Since submitting my paper on Ardtornish Castle I have had access to a small collection of historical notes from which has emerged the following which I consider to be of some relevance.

In the early part of 1915 it was reported in The Oban Times that workmen carrying out repair work on the building for Mr Craig Sellar, proprietor of the Ardtornish Estate, came upon a landing and sloped passage in the thickness of the wall in the north-west corner which seemed to indicate the existence of a west wing to the keep. It was also discovered that the interior face of the south wall, instead of being straight, was in the shape of two flat curves, the window being between the two.

In the summer of 1800 the Hon. Mrs Murray of Kensington, a travelling journalist, paid a short visit to Ardtornish where she stayed with the proprietor John Gregorson.

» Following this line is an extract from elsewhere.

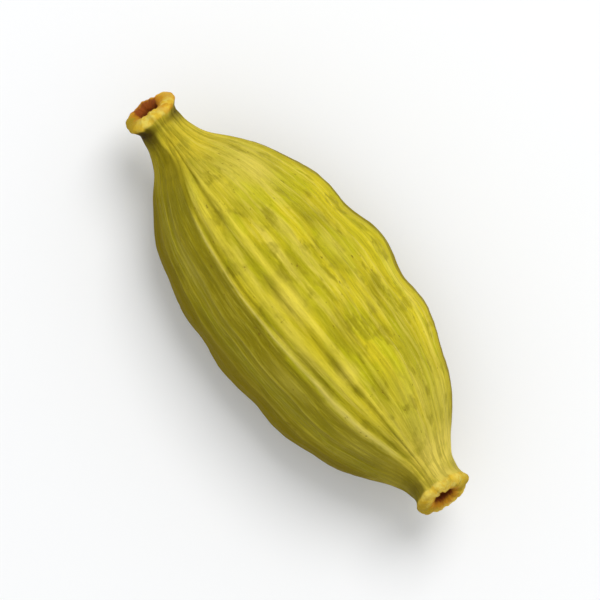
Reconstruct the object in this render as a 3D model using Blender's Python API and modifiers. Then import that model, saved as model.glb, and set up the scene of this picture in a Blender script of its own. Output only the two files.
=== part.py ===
"""A green cardamom pod, lying on one of its three flat sides.

The pod grew as one piece: a three-cornered husk that its seeds push out in rows, with veins along it
and a double midrib on its upper corner, drawn in at both ends to a neck with a flared, hollow collar.
It lies along X, in metres with +Z up. The surface that it rests on is z = 0, and the origin is under
the middle of its box.

Two coordinates place every point of the skin: along, the distance from the rim of the long neck, and
vein, the angle round the pod that a vein keeps all its way, from 0 at the top and growing toward +Y.
"""

import math

import bpy
import numpy as np

MM = 0.001

# Whole pod
RIM_TO_RIM = 20.0 * MM
HEIGHT_TO_WIDTH = 0.95
HUSK_OUTLINE = MM * np.array(
    # Distance from the rim of the long neck, half width seen from above with no seed bulges.
    [
        (0.75, 0.93),
        (1.40, 1.00),
        (2.20, 1.32),
        (3.10, 2.07),
        (4.40, 2.91),
        (6.20, 3.54),
        (8.40, 3.88),
        (10.40, 3.95),
        (12.60, 3.80),
        (14.70, 3.50),
        (16.30, 2.87),
        (17.38, 2.20),
        (18.20, 1.54),
        (18.76, 1.21),
        (19.22, 1.12),
    ]
)

# Three-cornered section
CORNER_RISE = 0.085
TOP_CORNER_ANGLE = math.radians(-10.0)
CORNERED_BY_FULLNESS = (0.26, 0.78)

# Necks, bent up at both ends and the short one a little aside
NECK_RISE = 0.72 * MM
NECK_BEND_LENGTH = 4.2 * MM
NECK_ASIDE = -0.14 * MM

# Collars: a bead round each mouth, and the hollow inside it. The shares are of the collar's radius.
LONG_NECK_COLLAR_RADIUS = 1.20 * MM
SHORT_NECK_COLLAR_RADIUS = 1.27 * MM
BEAD_HALF_LENGTH = 0.23 * MM
BEAD_THICKNESS_SHARE = 0.32
BEAD_FROM = math.radians(-35.0)
BEAD_TO = math.radians(200.0)
HOLLOW_DEPTH = 0.95 * MM
HOLLOW_WALL_SHARE = 0.35
# Down the hollow's wall to the middle of its floor: share of the depth, share of the wall's radius.
HOLLOW_SHAPE = ((0.70, 1.0), (0.94, 0.62), (1.0, 0.0))
# Waves round the mouth: how many, their share of the radius, where they start.
COLLAR_WAVES = ((2, 0.035, 0.6), (3, 0.025, 2.1), (5, 0.015, 4.0))
COLLAR_WAVES_FROM_RIM = (0.5 * MM, 1.2 * MM)

# Veins, with the two of the midrib higher than the rest
VEINS = 32
VEIN_HEIGHT = 0.055 * MM
VEIN_HALF_WIDTH = math.radians(2.6)
VEIN_VARIATION = 0.35
VEIN_VARIATION_STEP = 2.4
MIDRIB_VEINS = (0, -1)
MIDRIB_HEIGHT = 0.17 * MM
THIRD_LINE_VEIN = -2
THIRD_LINE_HEIGHT = 0.10 * MM
RELIEF_FROM_RIM = (0.40 * MM, 1.60 * MM)

# The lines below the midrib bow out toward -Y over the long neck's half, and close up at both ends.
SWAY_CENTRE = math.radians(-15.0)
SWAY_WIDTH = math.radians(9.0)
SWAY_OUT = math.radians(5.0)
SWAY_IN = math.radians(-5.5)
SWAY_PEAK = 0.40

# Rows of seeds under the husk: the row's angle from the top toward +Y, the distance of its first seed
# from the rim of the long neck, the distance from seed to seed, how far a full seed lifts the husk, and
# how full each of its seeds is.
SEED_ROWS = (
    (math.radians(17.0), 4.15 * MM, 3.22 * MM, 0.13 * MM, (1.10, 0.90, 1.05, 1.20, 0.90)),
    (math.radians(99.0), 3.10 * MM, 3.45 * MM, 0.37 * MM, (0.50, 0.62, 1.20, 0.84, 0.35)),
    (math.radians(140.0), 4.90 * MM, 3.30 * MM, 0.16 * MM, (1.00, 1.20, 0.85, 0.90, 1.20)),
    (math.radians(-40.0), 5.10 * MM, 3.20 * MM, 0.12 * MM, (1.15, 0.80, 1.00, 1.20, 0.90)),
    (math.radians(-103.0), 4.45 * MM, 3.10 * MM, 0.23 * MM, (0.80, 1.06, 1.18, 0.82, 0.93)),
    (math.radians(-143.0), 3.60 * MM, 3.30 * MM, 0.16 * MM, (1.15, 1.10, 0.80, 1.00, 1.20)),
)
SEED_HALF_LENGTH = 1.05 * MM
SEED_HALF_ANGLE = math.radians(15.0)
SEED_BLEND = 4.0
BULGES_BY_FULLNESS = (0.50, 0.97)

# The spot that the pod rests on
REST_SPOT_DEPTH = 0.21 * MM

# Fineness of the surface
COLUMNS = 3 * VEINS
HUSK_ROWS = 42
ROW_CROWDING = 0.4
BEAD_ROWS = 7

HUSK_COLOUR = (0.50, 0.43, 0.035, 1.0)
HUSK_ROUGHNESS = 0.62


def eased(span, value):
    """Rises from 0 at the span's start to 1 at its end without a kink."""
    start, end = span
    share = np.clip((value - start) / (end - start), 0.0, 1.0)
    return share * share * (3.0 - 2.0 * share)


def curve_through(stations, at):
    """A smooth curve through the stations (place, value), read at the given places."""
    places, values = stations.T
    slopes = np.gradient(values, places)
    at = np.clip(at, places[0], places[-1])
    i = np.clip(np.searchsorted(places, at) - 1, 0, len(places) - 2)
    step = places[i + 1] - places[i]
    t = (at - places[i]) / step
    from_left = values[i] * (1.0 + 2.0 * t) + slopes[i] * step * t
    from_right = values[i + 1] * (3.0 - 2.0 * t) - slopes[i + 1] * step * (1.0 - t)
    return from_left * (1.0 - t) ** 2 + from_right * t**2


def fullness(along):
    """The husk's half width as a share of its greatest one, from the necks' small value up to 1."""
    half_width = curve_through(HUSK_OUTLINE, along)
    return half_width / HUSK_OUTLINE[:, 1].max()


def corner_factor(angle):
    """How far the three-cornered section stands out at an angle, against a round one of the same width."""

    def cornered(at):
        leaning = at - TOP_CORNER_ANGLE * (1.0 + np.cos(at)) / 2.0
        return 1.0 + CORNER_RISE * np.cos(3.0 * leaning)

    sides = np.linspace(-math.pi, math.pi, 361)
    widest = np.max(cornered(sides) * np.abs(np.sin(sides)))
    return cornered(angle) / widest


def swayed(vein, along):
    """The angle round the pod at which a vein lies, there where the lines under the midrib bow."""
    share = along / RIM_TO_RIM
    bow = np.sin(math.pi * share ** (math.log(0.5) / math.log(SWAY_PEAK))) ** 2
    near_midrib = np.exp(-(((vein - SWAY_CENTRE) / SWAY_WIDTH) ** 2))
    return vein - (SWAY_IN + (SWAY_OUT - SWAY_IN) * bow) * near_midrib


def vein_height(number):
    """The height of a vein's crest. The low ones differ a little from each other."""
    if number in MIDRIB_VEINS:
        return MIDRIB_HEIGHT
    if number == THIRD_LINE_VEIN:
        return THIRD_LINE_HEIGHT
    return VEIN_HEIGHT * (1.0 + VEIN_VARIATION * math.sin(VEIN_VARIATION_STEP * number))


def vein_relief(vein, along):
    """Height of the veins over the skin between them, fading into the necks and gone at the rims."""
    pitch = 2.0 * math.pi / VEINS
    relief = np.zeros_like(vein)
    for number in range(-VEINS // 2, VEINS // 2):
        apart = (vein - number * pitch + math.pi) % (2.0 * math.pi) - math.pi
        relief += vein_height(number) * np.exp(-((apart / VEIN_HALF_WIDTH) ** 2))
    from_rim = np.minimum(along, RIM_TO_RIM - along)
    return relief * fullness(along) * eased(RELIEF_FROM_RIM, from_rim)


def seed_bulges(angle, along):
    """Height by which the seeds lift the husk. Neighbours blend, with a valley between them."""
    powers = np.zeros_like(angle)
    for row_angle, first, pitch, lift, sizes in SEED_ROWS:
        aside = (angle - row_angle + math.pi) % (2.0 * math.pi) - math.pi
        for seed, size in enumerate(sizes):
            lengthwise = (along - first - seed * pitch) / SEED_HALF_LENGTH
            nearness = np.exp(-0.5 * (lengthwise**2 + (aside / SEED_HALF_ANGLE) ** 2))
            powers += (size * lift * nearness) ** SEED_BLEND
    return powers ** (1.0 / SEED_BLEND) * eased(BULGES_BY_FULLNESS, fullness(along))


def collar_waves(angle, along):
    """The slight unevenness of the two mouths, as a share of their radius."""
    from_rim = np.minimum(along, RIM_TO_RIM - along)
    waves = sum(share * np.cos(count * angle + turn) for count, share, turn in COLLAR_WAVES)
    return waves * (1.0 - eased(COLLAR_WAVES_FROM_RIM, from_rim))


def neck_bend(along):
    """Height and sideways place of the pod's centre line, and the centre line's slope."""
    into_long_neck = np.clip(1.0 - along / NECK_BEND_LENGTH, 0.0, None)
    into_short_neck = np.clip(1.0 - (RIM_TO_RIM - along) / NECK_BEND_LENGTH, 0.0, None)
    height = NECK_RISE * (into_long_neck**2 + into_short_neck**2)
    slope = 2.0 * NECK_RISE * (into_short_neck - into_long_neck) / NECK_BEND_LENGTH
    aside = NECK_ASIDE * into_short_neck**2
    return height, aside, slope


def on_the_pod(blank):
    """Takes points of the turned blank, which stands on Z, to the surface of the lying pod."""
    along = blank[:, 2]
    radius = np.hypot(blank[:, 0], blank[:, 1])
    vein = np.arctan2(blank[:, 1], -blank[:, 0])
    angle = swayed(vein, along)

    cornered = eased(CORNERED_BY_FULLNESS, fullness(along))
    section = 1.0 + cornered * (corner_factor(angle) - 1.0) + collar_waves(angle, along)
    reach = radius * section + vein_relief(vein, along) + seed_bulges(angle, along)
    squash = 1.0 + cornered * (HEIGHT_TO_WIDTH - 1.0)
    sideways = reach * np.sin(angle)
    upward = reach * np.cos(angle) * squash

    height, aside, slope = neck_bend(along)
    lean = np.hypot(1.0, slope)
    x = along - upward * slope / lean
    y = aside + sideways
    z = height + upward / lean
    z = np.maximum(z - z.min() - REST_SPOT_DEPTH, 0.0)
    x -= (x.min() + x.max()) / 2.0
    y -= (y.min() + y.max()) / 2.0
    return np.column_stack([x, y, z])


def collar_profile(collar_radius):
    """Half of a collar's outline, from the neck's outer side over the rim to the hollow's floor.

    The points are (distance from the rim, radius).
    """
    half_thickness = collar_radius * BEAD_THICKNESS_SHARE
    middle = collar_radius - half_thickness
    bead = [
        (
            BEAD_HALF_LENGTH * (1.0 - math.sin(turn)),
            middle + half_thickness * math.cos(turn),
        )
        for turn in np.linspace(BEAD_FROM, BEAD_TO, BEAD_ROWS)
    ]
    wall_radius = collar_radius * HOLLOW_WALL_SHARE
    hollow = [(depth * HOLLOW_DEPTH, radius * wall_radius) for depth, radius in HOLLOW_SHAPE]
    return bead + hollow


def pod_profile():
    """The blank's outline as (radius, distance from the long neck's rim), down from the short neck."""
    short = [
        (radius, RIM_TO_RIM - depth)
        for depth, radius in collar_profile(SHORT_NECK_COLLAR_RADIUS)
    ]
    long = [(radius, depth) for depth, radius in collar_profile(LONG_NECK_COLLAR_RADIUS)]
    turns = np.linspace(0.0, math.pi, HUSK_ROWS)
    first, last = HUSK_OUTLINE[0, 0], HUSK_OUTLINE[-1, 0]
    even = turns / math.pi
    crowded = (1.0 - np.cos(turns)) / 2.0
    shares = (1.0 - ROW_CROWDING) * even + ROW_CROWDING * crowded
    places = last + (first - last) * shares
    husk = list(zip(curve_through(HUSK_OUTLINE, places), places))
    return short[::-1] + husk + long


def turned_blank(profile):
    """The profile turned once round Z, as a mesh."""
    outline = bpy.data.meshes.new("pod_outline")
    points = [(radius, 0.0, height) for radius, height in profile]
    edges = [(i, i + 1) for i in range(len(points) - 1)]
    outline.from_pydata(points, edges, [])
    blank = bpy.data.objects.new("pod_blank", outline)
    bpy.context.scene.collection.objects.link(blank)
    screw = blank.modifiers.new("turn", "SCREW")
    screw.axis = "Z"
    screw.angle = 2.0 * math.pi
    screw.steps = COLUMNS
    screw.render_steps = COLUMNS
    screw.use_merge_vertices = True
    screw.merge_threshold = 0.000001
    graph = bpy.context.evaluated_depsgraph_get()
    mesh = bpy.data.meshes.new_from_object(blank.evaluated_get(graph), depsgraph=graph)
    bpy.data.objects.remove(blank)
    bpy.data.meshes.remove(outline)
    return mesh


def husk_material():
    """Dried green husk."""
    material = bpy.data.materials.new("husk_skin")
    material.use_nodes = True
    surface = material.node_tree.nodes["Principled BSDF"]
    surface.inputs["Base Color"].default_value = HUSK_COLOUR
    surface.inputs["Roughness"].default_value = HUSK_ROUGHNESS
    surface.inputs["Metallic"].default_value = 0.0
    return material


def cardamom_pod(collection):
    """The whole pod, one skin from collar to collar."""
    mesh = turned_blank(pod_profile())
    mesh.name = "cardamom_pod"
    flat = np.empty(3 * len(mesh.vertices), np.float32)
    mesh.vertices.foreach_get("co", flat)
    placed = on_the_pod(flat.reshape(-1, 3).astype(np.float64))
    mesh.vertices.foreach_set("co", placed.astype(np.float32).ravel())
    mesh.update()
    mesh.shade_smooth()
    mesh.materials.append(husk_material())
    pod = bpy.data.objects.new("cardamom_pod", mesh)
    collection.objects.link(pod)
    return pod


def main():
    for thing in list(bpy.data.objects):
        bpy.data.objects.remove(thing)
    collection = bpy.data.collections.new("green_cardamom_pod")
    bpy.context.scene.collection.children.link(collection)
    cardamom_pod(collection)


main()
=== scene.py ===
"""Looks of a green cardamom pod: its fine skin, its finish, and the pale studio that it lies in.

The skin follows the solid's own formulas at about twenty times its fineness. Two coordinates place every
point of it: along, the distance from the rim of the long neck, and vein, the angle round the pod that a
vein keeps all its way, from 0 at the top and growing toward +Y.
"""

import logging
import math
from dataclasses import dataclass
from enum import Enum, auto

import bpy
import numpy as np
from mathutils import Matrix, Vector


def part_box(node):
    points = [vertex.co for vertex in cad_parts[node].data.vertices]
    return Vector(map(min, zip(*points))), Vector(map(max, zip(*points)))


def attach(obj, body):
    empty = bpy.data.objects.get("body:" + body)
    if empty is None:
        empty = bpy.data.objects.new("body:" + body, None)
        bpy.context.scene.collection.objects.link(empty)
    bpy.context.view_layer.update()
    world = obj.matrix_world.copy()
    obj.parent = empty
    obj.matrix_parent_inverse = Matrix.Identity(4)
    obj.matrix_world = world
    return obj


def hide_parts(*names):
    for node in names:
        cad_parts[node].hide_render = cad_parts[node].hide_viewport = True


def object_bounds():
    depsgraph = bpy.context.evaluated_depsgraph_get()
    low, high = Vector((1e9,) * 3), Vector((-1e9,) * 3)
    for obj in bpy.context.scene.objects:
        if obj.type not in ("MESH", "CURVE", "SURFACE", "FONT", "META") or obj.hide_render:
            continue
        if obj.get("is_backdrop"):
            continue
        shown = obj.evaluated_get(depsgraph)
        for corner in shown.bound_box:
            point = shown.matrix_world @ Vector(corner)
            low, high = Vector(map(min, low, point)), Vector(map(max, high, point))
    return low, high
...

In her journal she records an interesting find:

Within a few years, I forget how many, 3 workmen were digging near the ruins and found an enormous key the length of which was at least a yard, and the breadth of the wards more than a foot. In short, it was a wonderfully large key and so heavy that one man could but just carry it. This surely must have been the master key of the Castle buried underground for ages. The key was carried to the house, but unfortunately at that time Mr Gregorson was from home. His lady saw it and concluded the workman would deposit it safely till her husband returned. Alas! It was not so but he carried it directly to the smith’s shop and had it melted-down. When the key was called for the workman answered he though it a great pity such fine iron should remain useless he therefore had made tools of it!”

These references to a passage and west wing in addition to the probable existence of a massive entrance door both now completely obliterated are a clear indication that the present day structure is, alas, not much more than a grandiose Edwardian “folly”. -I.T.